With Sent a Letter (2007) the idea of the book as exhibition, in its own right, became clear to me.The Book object trajectory had started in my work. Until then when it came to Museums exhibitions and collections, it was impossible to have the book there as my work and not as an accompanying catalogue. They said “Dayanita a book is a book and an exhibition is an exhibition” but for me it was not so. I wanted to insert a Go Away Closer book inside each frame of the silver print that people collected. I felt in acquiring a single image they were plucking one note out of my symphony. I had to get the book on par with my prints.

It has been 10 years of following this obsession, against every advice, but I could not stop it. Invite me and you could be sure I would smuggle the book cart in ( as I did at the Venice Bienale 2013), if you said NO CARTS please, I would build a bookcase and carry it in myself, if you said no shipping, I built a Suitcase museum that I could check in on the flight, each problem presented an new solution, another Book object. I even have bookcarts in my house, for guests who may not have the chance to acquire my books.

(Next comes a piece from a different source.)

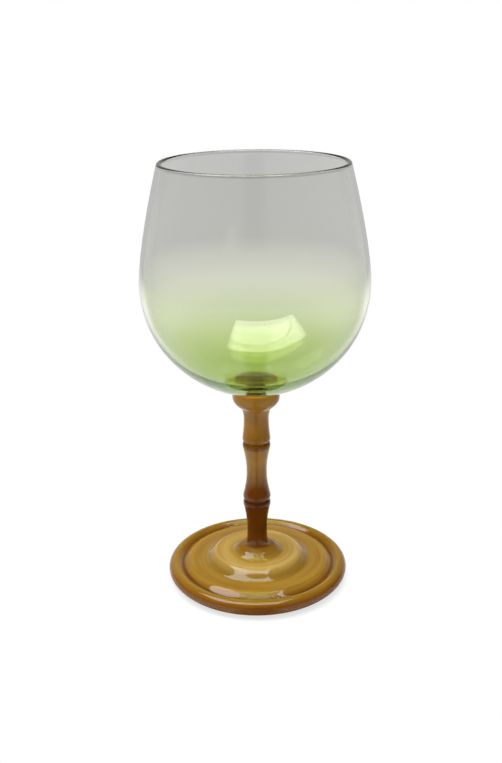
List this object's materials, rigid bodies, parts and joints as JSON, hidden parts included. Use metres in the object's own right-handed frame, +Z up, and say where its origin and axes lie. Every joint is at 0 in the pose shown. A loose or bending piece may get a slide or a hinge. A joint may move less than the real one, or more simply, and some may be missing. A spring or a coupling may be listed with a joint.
{
  "type": "wine glass",
  "caption": "Stemmed wine glass with a rounded bowl that fades from smoke grey to green, and a bamboo-shaped stem and round foot of opaque caramel glass.",
  "frame": {"origin": "on the axis, in the plane that the foot rests on", "axes": "+Z up along the axis of the glass, from the foot to the rim; X and Y are any two level directions, because the glass is round"},
  "size_m": [0.1026, 0.1026, 0.2],
  "materials": {
    "bowl_glass": "clear, smoke grey at the rim fading to green at the base",
    "caramel_glass": "opaque, glossy, with faint streaks round the foot",
    "dark_glass": "opaque, glossy"
  },
  "bodies": {
    "root": {"foot": "caramel_glass", "stem_pad": "caramel_glass", "stem_lower_length": "caramel_glass", "stem_middle_length": "caramel_glass", "stem_upper_length": "caramel_glass", "stem_collar": "caramel_glass", "bowl_post": "dark_glass", "bowl": "bowl_glass"}
  },
  "joints": []
}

I had explored the accordian fold format when I had made the CHAIRS book at the Gardner Museum, but there the focus had been more on the system of distribution that was the emphasis. 50 distributor friends were fedexed 10 copies of the CHAIRS accordian fold book. It was upto them how they chose to distribute the book. Someone handed it to the first ten people he saw on one particular day, another friend kept them locked till someone had sufficiently appreciated the display copy, and when I carried with me one of my 10 books for Sol Lewitt, he laughed and said keep it Dayanita, I have three already.

But with Sent a Letter, which had 7 letters I had made for friends that I travelled with, and it came housed in a special handmade box, Steidl published 2000 of these.A regular edition. So 2000 homes had 7 miniature exhibitions of my work. It is now out of print and I took the last copies and made a museum out of them. These vitrines of Sent a Letter have been displayed in many Museums and galleries as well as the buyers homes.

I installed Sent a Letter in the vitrines of Satram Das Jeweller in 2008, right on Park street, next to Flurys, they are still there, in Jan 2017. On the busiest street in Calcutta, a daily exhibition , running for almost a decade.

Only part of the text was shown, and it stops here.